Problem statement: Your task is to print the material below exactly as presented.

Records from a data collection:
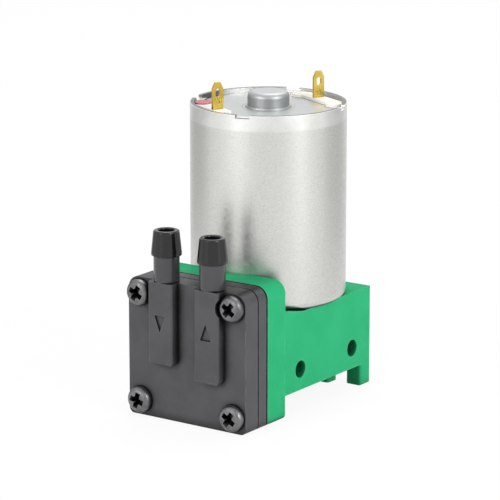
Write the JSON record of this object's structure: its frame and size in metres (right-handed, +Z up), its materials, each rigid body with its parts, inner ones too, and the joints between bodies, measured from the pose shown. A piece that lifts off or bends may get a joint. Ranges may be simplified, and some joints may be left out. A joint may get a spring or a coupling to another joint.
{
  "type": "mini diaphragm pump",
  "caption": "Small motor-driven diaphragm pump: green moulded body on a flange and feet, black square head with hose barbs, upright steel can motor with solder terminals.",
  "frame": {"origin": "under the middle of the pump's box, level with the flange's lower edge and the feet", "axes": "+X across the head towards the outlet side, +Y from the head to the back, +Z up along the motor shaft"},
  "size_m": [0.0244, 0.037, 0.0507],
  "materials": {
    "body_green": "moulded plastic, satin",
    "head_black": "moulded plastic, matt",
    "rubber": "moulded rubber",
    "screw_steel": "zinc plated",
    "bearing_steel": "ground and polished",
    "rod_plastic": "moulded plastic",
    "can_steel": "nickel plated, satin",
    "bell_steel": "pressed and plated",
    "core_steel": "stamped laminations",
    "magnet": "sintered ferrite",
    "carbon": "pressed carbon",
    "brass": "bare brass",
    "bronze": "sintered bronze",
    "copper": "enamelled copper",
    "board": "phenolic board",
    "fibre_white": "vulcanised fibre",
    "fibre_cream": "vulcanised fibre",
    "fibre_red": "dyed fibre"
  },
  "bodies": {
    "pump_frame": {"pump_body": "body_green", "bottom_cover": "body_green", "valve_plate": "head_black", "head_cover": "head_black", "cover_seal": "rubber", "head_screws": "screw_steel", "inlet_barb": "head_black", "outlet_barb": "head_black", "diaphragm": "rubber", "motor_can": "can_steel", "motor_screws": "screw_steel", "drive_end_bearing": "bronze", "magnets": "magnet", "magnet_clip": "bearing_steel", "end_bell": "bell_steel", "rear_bearing": "bronze", "brush_plate": "board", "brushes": "carbon", "brush_arms": "brass", "terminal_left": "brass", "terminal_right": "brass", "insulator_left": "fibre_white", "insulator_right": "fibre_cream", "polarity_washer": "fibre_red"},
    "rotor": {"motor_shaft": "bearing_steel", "armature_core": "core_steel", "windings": "copper", "commutator": "copper", "shaft_washers": "fibre_cream", "eccentric": "brass", "bearing_inner_ring": "bearing_steel"},
    "ball_set": {"bearing_balls": "bearing_steel", "bearing_cage": "brass"},
    "rod": {"connecting_rod": "rod_plastic", "bearing_outer_ring": "bearing_steel", "clamp_disc": "bearing_steel", "clamp_screw": "screw_steel"},
    "inlet_valve": {"inlet_valve": "rubber"},
    "outlet_valve": {"outlet_valve": "rubber"}
  },
  "joints": [
    {"name": "motor_spin", "type": "hinge", "parent": "pump_frame", "child": "rotor", "pos_m": [0, 0.00535, 0.01105], "axis": [0, 0, 1], "continuous": true},
    {"name": "rod_swing", "type": "hinge", "parent": "rotor", "child": "rod", "pos_m": [0, 0.00455, 0.01105], "axis": [0, 0, 1], "continuous": true, "deforming": ["diaphragm"]},
    {"name": "ball_roll", "type": "hinge", "parent": "rotor", "child": "ball_set", "pos_m": [0, 0.00455, 0.01105], "axis": [0, 0, 1], "continuous": true},
    {"name": "inlet_lift", "type": "slide", "parent": "pump_frame", "child": "inlet_valve", "axis": [0, 1, 0], "range_m": [0, 0.0003], "stiffness_N_per_m": 20},
    {"name": "outlet_lift", "type": "slide", "parent": "pump_frame", "child": "outlet_valve", "axis": [0, -1, 0], "range_m": [0, 0.0003], "stiffness_N_per_m": 20}
  ],
  "couplings": [
    {"joint": "rod_swing", "follows": "motor_spin", "ratio": -1},
    {"joint": "ball_roll", "follows": "motor_spin", "ratio": -0.5857}
  ]
}
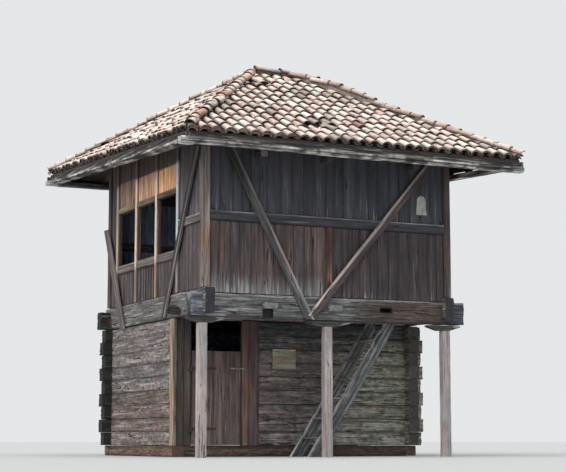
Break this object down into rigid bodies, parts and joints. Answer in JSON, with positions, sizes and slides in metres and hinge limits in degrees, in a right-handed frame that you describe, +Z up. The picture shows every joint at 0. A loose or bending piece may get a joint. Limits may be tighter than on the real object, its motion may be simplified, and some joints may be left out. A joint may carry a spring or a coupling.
{
  "type": "raised granary",
  "caption": "Timber granary: log ground storey with a hinged door, jettied boarded upper storey on posts, outside stair and a hipped clay tile roof.",
  "frame": {"origin": "middle of the roof's plan, at ground level; the walls stand 0.165 m nearer the front, because the roof reaches further out at the back", "axes": "+X to the right along the front, +Y to the back, +Z up; the door and the stair are at -Y"},
  "size_m": [6.08, 7.13, 6.7948],
  "materials": {
    "log_wood": "weathered squared logs",
    "beam_wood": "rough hewn, grey brown",
    "post_wood": "pale pinkish grey, planed",
    "frame_wood": "dark weathered",
    "board_wood": "dark weathered boards",
    "warm_wood": "sheltered orange brown boards",
    "door_wood": "dark brown planks",
    "stair_wood": "weathered grey",
    "floor_wood": "old boards",
    "eaves_wood": "weathered, partly whitish",
    "roof_wood": "dark, sheltered",
    "roof_tile": "unglazed clay, pale with lichen",
    "iron": "rusty wrought iron",
    "pale_plate": "flat pale paint",
    "plaque_wood": "bare varnished board"
  },
  "bodies": {
    "building": {"back_beam": "beam_wood", "back_boards": "board_wood", "back_plate": "beam_wood", "beam_pegs": "beam_wood", "bell_plate": "pale_plate", "bolsters": "beam_wood", "braces": "frame_wood", "ceiling_rails": "frame_wood", "ceiling_ties": "frame_wood", "corner_posts": "frame_wood", "cross_beam": "beam_wood", "cross_sills": "log_wood", "door_jambs": "door_wood", "eaves_beams_long": "eaves_wood", "eaves_beams_side": "eaves_wood", "edge_boards": "eaves_wood", "front_beam": "beam_wood", "front_boards": "board_wood", "front_posts": "post_wood", "ground_corner_post": "frame_wood", "hinge_pins": "iron", "hip_rafters": "roof_wood", "joists": "beam_wood", "left_boards": "board_wood", "log_wall_back": "log_wood", "log_wall_front": "log_wood", "log_wall_left": "log_wood", "log_wall_right": "log_wood", "middle_posts": "frame_wood", "middle_rails": "frame_wood", "plaque": "plaque_wood", "rafters": "roof_wood", "right_boards": "board_wood", "roof_caps": "roof_tile", "roof_deck": "roof_wood", "roof_tiles": "roof_tile", "side_beams": "beam_wood", "side_sills": "log_wood", "stair_stringers": "stair_wood", "stair_treads": "stair_wood", "upper_floor": "floor_wood", "wall_plates": "frame_wood", "window_head_boards": "warm_wood", "window_posts": "post_wood", "window_rails": "frame_wood"},
    "door": {"door_leaf": "door_wood", "door_straps": "iron", "door_latch": "iron"}
  },
  "joints": [
    {"name": "door_hinge", "type": "hinge", "parent": "building", "child": "door", "pos_m": [-1.91, -1.193, 0], "axis": [0, 0, -1], "range_deg": [0, 100]}
  ]
}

Answer:
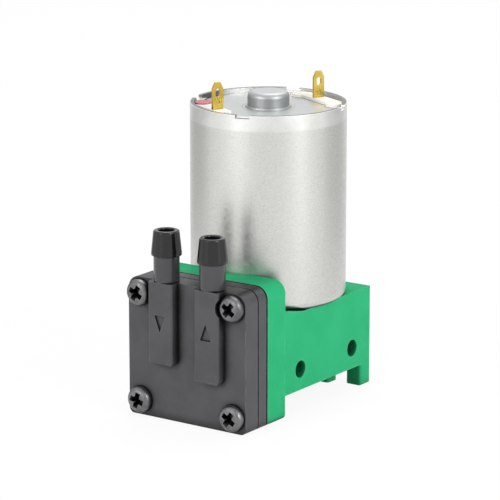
Write the JSON record of this object's structure: its frame and size in metres (right-handed, +Z up), its materials, each rigid body with its parts, inner ones too, and the joints between bodies, measured from the pose shown. A piece that lifts off or bends may get a joint. Ranges may be simplified, and some joints may be left out. A joint may get a spring or a coupling to another joint.
{
  "type": "mini diaphragm pump",
  "caption": "Small motor-driven diaphragm pump: green moulded body on a flange and feet, black square head with hose barbs, upright steel can motor with solder terminals.",
  "frame": {"origin": "under the middle of the pump's box, level with the flange's lower edge and the feet", "axes": "+X across the head towards the outlet side, +Y from the head to the back, +Z up along the motor shaft"},
  "size_m": [0.0244, 0.037, 0.0507],
  "materials": {
    "body_green": "moulded plastic, satin",
    "head_black": "moulded plastic, matt",
    "rubber": "moulded rubber",
    "screw_steel": "zinc plated",
    "bearing_steel": "ground and polished",
    "rod_plastic": "moulded plastic",
    "can_steel": "nickel plated, satin",
    "bell_steel": "pressed and plated",
    "core_steel": "stamped laminations",
    "magnet": "sintered ferrite",
    "carbon": "pressed carbon",
    "brass": "bare brass",
    "bronze": "sintered bronze",
    "copper": "enamelled copper",
    "board": "phenolic board",
    "fibre_white": "vulcanised fibre",
    "fibre_cream": "vulcanised fibre",
    "fibre_red": "dyed fibre"
  },
  "bodies": {
    "pump_frame": {"pump_body": "body_green", "bottom_cover": "body_green", "valve_plate": "head_black", "head_cover": "head_black", "cover_seal": "rubber", "head_screws": "screw_steel", "inlet_barb": "head_black", "outlet_barb": "head_black", "diaphragm": "rubber", "motor_can": "can_steel", "motor_screws": "screw_steel", "drive_end_bearing": "bronze", "magnets": "magnet", "magnet_clip": "bearing_steel", "end_bell": "bell_steel", "rear_bearing": "bronze", "brush_plate": "board", "brushes": "carbon", "brush_arms": "brass", "terminal_left": "brass", "terminal_right": "brass", "insulator_left": "fibre_white", "insulator_right": "fibre_cream", "polarity_washer": "fibre_red"},
    "rotor": {"motor_shaft": "bearing_steel", "armature_core": "core_steel", "windings": "copper", "commutator": "copper", "shaft_washers": "fibre_cream", "eccentric": "brass", "bearing_inner_ring": "bearing_steel"},
    "ball_set": {"bearing_balls": "bearing_steel", "bearing_cage": "brass"},
    "rod": {"connecting_rod": "rod_plastic", "bearing_outer_ring": "bearing_steel", "clamp_disc": "bearing_steel", "clamp_screw": "screw_steel"},
    "inlet_valve": {"inlet_valve": "rubber"},
    "outlet_valve": {"outlet_valve": "rubber"}
  },
  "joints": [
    {"name": "motor_spin", "type": "hinge", "parent": "pump_frame", "child": "rotor", "pos_m": [0, 0.00535, 0.01105], "axis": [0, 0, 1], "continuous": true},
    {"name": "rod_swing", "type": "hinge", "parent": "rotor", "child": "rod", "pos_m": [0, 0.00455, 0.01105], "axis": [0, 0, 1], "continuous": true, "deforming": ["diaphragm"]},
    {"name": "ball_roll", "type": "hinge", "parent": "rotor", "child": "ball_set", "pos_m": [0, 0.00455, 0.01105], "axis": [0, 0, 1], "continuous": true},
    {"name": "inlet_lift", "type": "slide", "parent": "pump_frame", "child": "inlet_valve", "axis": [0, 1, 0], "range_m": [0, 0.0003], "stiffness_N_per_m": 20},
    {"name": "outlet_lift", "type": "slide", "parent": "pump_frame", "child": "outlet_valve", "axis": [0, -1, 0], "range_m": [0, 0.0003], "stiffness_N_per_m": 20}
  ],
  "couplings": [
    {"joint": "rod_swing", "follows": "motor_spin", "ratio": -1},
    {"joint": "ball_roll", "follows": "motor_spin", "ratio": -0.5857}
  ]
}
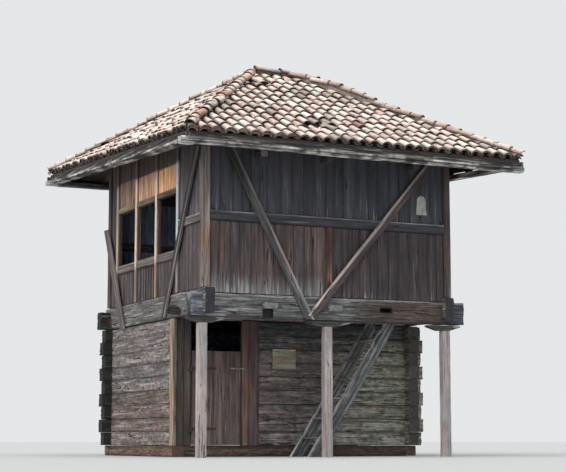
Break this object down into rigid bodies, parts and joints. Answer in JSON, with positions, sizes and slides in metres and hinge limits in degrees, in a right-handed frame that you describe, +Z up. The picture shows every joint at 0. A loose or bending piece may get a joint. Limits may be tighter than on the real object, its motion may be simplified, and some joints may be left out. A joint may carry a spring or a coupling.
{
  "type": "raised granary",
  "caption": "Timber granary: log ground storey with a hinged door, jettied boarded upper storey on posts, outside stair and a hipped clay tile roof.",
  "frame": {"origin": "middle of the roof's plan, at ground level; the walls stand 0.165 m nearer the front, because the roof reaches further out at the back", "axes": "+X to the right along the front, +Y to the back, +Z up; the door and the stair are at -Y"},
  "size_m": [6.08, 7.13, 6.7948],
  "materials": {
    "log_wood": "weathered squared logs",
    "beam_wood": "rough hewn, grey brown",
    "post_wood": "pale pinkish grey, planed",
    "frame_wood": "dark weathered",
    "board_wood": "dark weathered boards",
    "warm_wood": "sheltered orange brown boards",
    "door_wood": "dark brown planks",
    "stair_wood": "weathered grey",
    "floor_wood": "old boards",
    "eaves_wood": "weathered, partly whitish",
    "roof_wood": "dark, sheltered",
    "roof_tile": "unglazed clay, pale with lichen",
    "iron": "rusty wrought iron",
    "pale_plate": "flat pale paint",
    "plaque_wood": "bare varnished board"
  },
  "bodies": {
    "building": {"back_beam": "beam_wood", "back_boards": "board_wood", "back_plate": "beam_wood", "beam_pegs": "beam_wood", "bell_plate": "pale_plate", "bolsters": "beam_wood", "braces": "frame_wood", "ceiling_rails": "frame_wood", "ceiling_ties": "frame_wood", "corner_posts": "frame_wood", "cross_beam": "beam_wood", "cross_sills": "log_wood", "door_jambs": "door_wood", "eaves_beams_long": "eaves_wood", "eaves_beams_side": "eaves_wood", "edge_boards": "eaves_wood", "front_beam": "beam_wood", "front_boards": "board_wood", "front_posts": "post_wood", "ground_corner_post": "frame_wood", "hinge_pins": "iron", "hip_rafters": "roof_wood", "joists": "beam_wood", "left_boards": "board_wood", "log_wall_back": "log_wood", "log_wall_front": "log_wood", "log_wall_left": "log_wood", "log_wall_right": "log_wood", "middle_posts": "frame_wood", "middle_rails": "frame_wood", "plaque": "plaque_wood", "rafters": "roof_wood", "right_boards": "board_wood", "roof_caps": "roof_tile", "roof_deck": "roof_wood", "roof_tiles": "roof_tile", "side_beams": "beam_wood", "side_sills": "log_wood", "stair_stringers": "stair_wood", "stair_treads": "stair_wood", "upper_floor": "floor_wood", "wall_plates": "frame_wood", "window_head_boards": "warm_wood", "window_posts": "post_wood", "window_rails": "frame_wood"},
    "door": {"door_leaf": "door_wood", "door_straps": "iron", "door_latch": "iron"}
  },
  "joints": [
    {"name": "door_hinge", "type": "hinge", "parent": "building", "child": "door", "pos_m": [-1.91, -1.193, 0], "axis": [0, 0, -1], "range_deg": [0, 100]}
  ]
}